Geger Gempolkrep: Saat Gula Tak Lagi Manis
Apa jadinya jika tanahmu diambil, airmu dipakai, dan suaramu dibungkam? Di panggung kecil di Bentara Budaya Jakarta, (11/7/2025), rakyat bicara lewat tawa dan tangis, itulah Ludruk “Geger Pabrik Gula Gempolkrep” dari Budhi Wijaya.
Ludruk adalah teater rakyat khas Jawa Timur, yang biasanya diisi guyonan segar, tari remo, jula-juli dan cerita kehidupan rakyat. Ludruk Budhi Wijaya salah satu grup yang terus hidup sampai sekarang, yang konsisten mengangkat isu-isu sosial.

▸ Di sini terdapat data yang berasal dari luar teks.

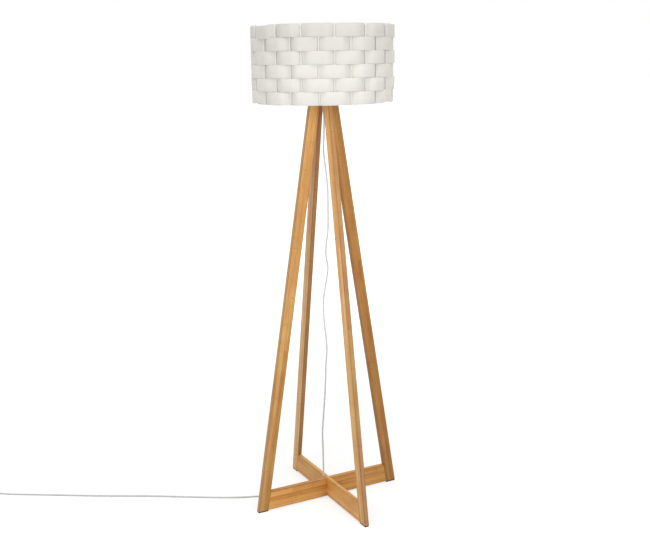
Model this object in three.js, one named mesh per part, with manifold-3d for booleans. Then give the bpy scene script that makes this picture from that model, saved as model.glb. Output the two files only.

Lakon “Geger Pabrik Gula Gempolkrep” mementaskan karakter dan konflik antara rakyat melawan penguasa kolonial. Lakon ini menghidupkan kembali tradisi “seni untuk menyuarakan rakyat,” bukan sekadar hiburan. Dalam kontek kekinian, ada kritik terhadap korporasi, negara, hingga sistem hukum yang tidak berpihak. Tapi tetap dibungkus dengan gaya satir.
Kisah keributan di Gempolkrep yang dimainkan oleh Ludruk Budhi Wijaya ini menjadi bagian dari mozaik besar perlawanan rakyat terhadap kolonialisme. Ini bukan perang besar, melainkan perang sehari-hari yang mempertahankan tanah, harga diri, dan hidup yang layak.
Hari ini, Pabrik Gula Gempolkrep tinggal nama. Tetapi semangat mereka yang dulu melawan tetap hidup dalam cerita, dalam Ludruk, dan dalam ingatan kolektif.